In the lightcurve plots below, the “Reduced Magnitude” is Johnson V as indicated in the Y-axis title. These are values that have been converted from sky magnitudes to unity distance by applying −5*log (rΔ) to the measured sky magnitudes with r and Δ being, respectively, the Sun-asteroid and Earth-asteroid distances in AU. The magnitudes were normalized to the phase angle given in parentheses, e.g., alpha(6.5°), using G = 0.15, unless otherwise stated. The horizontal axis is the rotational phase, ranging from −0.05 to 1.05.

Photometry Analysis

The asteroid was observed from 2014 May 23 through June 6. A total of 724 data points were used in the analysis. Since this was a known binary, an initial period search used the entire data set to find an approximate period for the primary rotation, i.e., the apparent mutual events of the satellite were not subtracted beforehand.

Figure 1 shows the lightcurve before using the dual period analysis tool in MPO Canopus and serves to demonstrate what would prompt the belief that the asteroid may be a binary, the fact that it was already known to be one notwithstanding. The most telling feature is that two sessions (7887 and 7895, June 4 and 5, respectively) showed distinct deviations, or attenuations, from the general curve near rotation phase 0.75. Note that satellite events never cause the lightcurve to be brighter than expected. In such a case, it’s better to look for a faint field star, a variable comparison star, or some systematic cause.

Figure 1.

The lightcurve of 5381 before dual period analysis.

Just one session with such a deviation is not enough. Two can be good cause for suspicion while three or more is better. In fact, session 7835 (May 27) does show a few data points that may also have been part of an attenuation. In addition, the general noisy nature of the lightcurve between 0.10 and 0.50 can also be a sign of a satellite event. However, this is not as strong an indicator and, in fact, noise is sometimes just noise.

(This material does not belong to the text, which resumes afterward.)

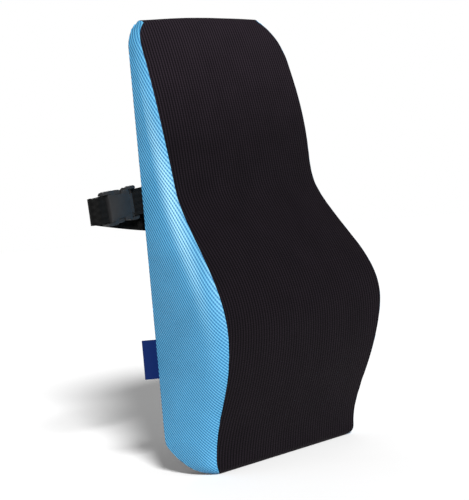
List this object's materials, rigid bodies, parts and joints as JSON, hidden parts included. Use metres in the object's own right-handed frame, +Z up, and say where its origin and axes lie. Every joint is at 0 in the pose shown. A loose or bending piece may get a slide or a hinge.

Once a preliminary lightcurve, such as in Figure 1, was found, the corresponding Fourier curve was subtracted from the data and another period search in the range of 10 to 26 hours was run. This produced the initial lightcurve that included the mutual events (occultations and/or eclipses) caused by the satellite. This Fourier curve was then subtracted from the entire data set when a second search for the primary period was run. The process continued back and forth until the shape and periods of the two lightcurves stabilized.

Complicating the analysis somewhat was the very high phase angle of the asteroid during the observations (~ 73°). At such angles, even a nearly spheroidal body can have a large amplitude lightcurve due to shadowing effects. Furthermore, the primary’s shadow projects well beyond the disc on the sky plane. This can create a very complex lightcurve for the satellite’s mutual events.

Figure 2 shows the lightcurve for the primary body after subtracting the effects of the satellite. It is not the common nearly symmetrical monomodal or bimodal lightcurve seen for many binary primaries when observed at small phase angles.

Figure 2.

Primary lightcurve. The actual sky magnitude of the asteroid was V ~ 16.7 during the observing runs.

Figure 3 shows the lightcurve after subtracting out the rotation of the primary, showing the mutual events and orbital period of 12.379 h. The depth of the shallower minimum can be used to estimate the ratio of the effective diameters of the two bodies. A drop of 0.07 magnitude gives Ds/Dp ≥ 0.25 ± 0.02. Had the event been flat-bottomed, meaning a total event, this value would have been a fixed value instead of a minimum. The derived ratio is in good agreement with the estimated diameters of the bodies from the radar observations.

Figure 3.

Lightcurve of the satellite showing the mutual events (occultations and/or eclipses). The period corresponds to the orbital period of the satellite. The magnitude zero level is the average magnitude of the primary.

The two events at 0.25 and 0.75 orbital phase (Figure 2) are likely solar events, eclipses involving shadows and the sun. There is a one-time event at about 0.40 phase that appears to be real and not an observing artifact. In this case, this is a line-of-sight event, i.e., the satellite going in front of or behind the primary as seen from the Earth.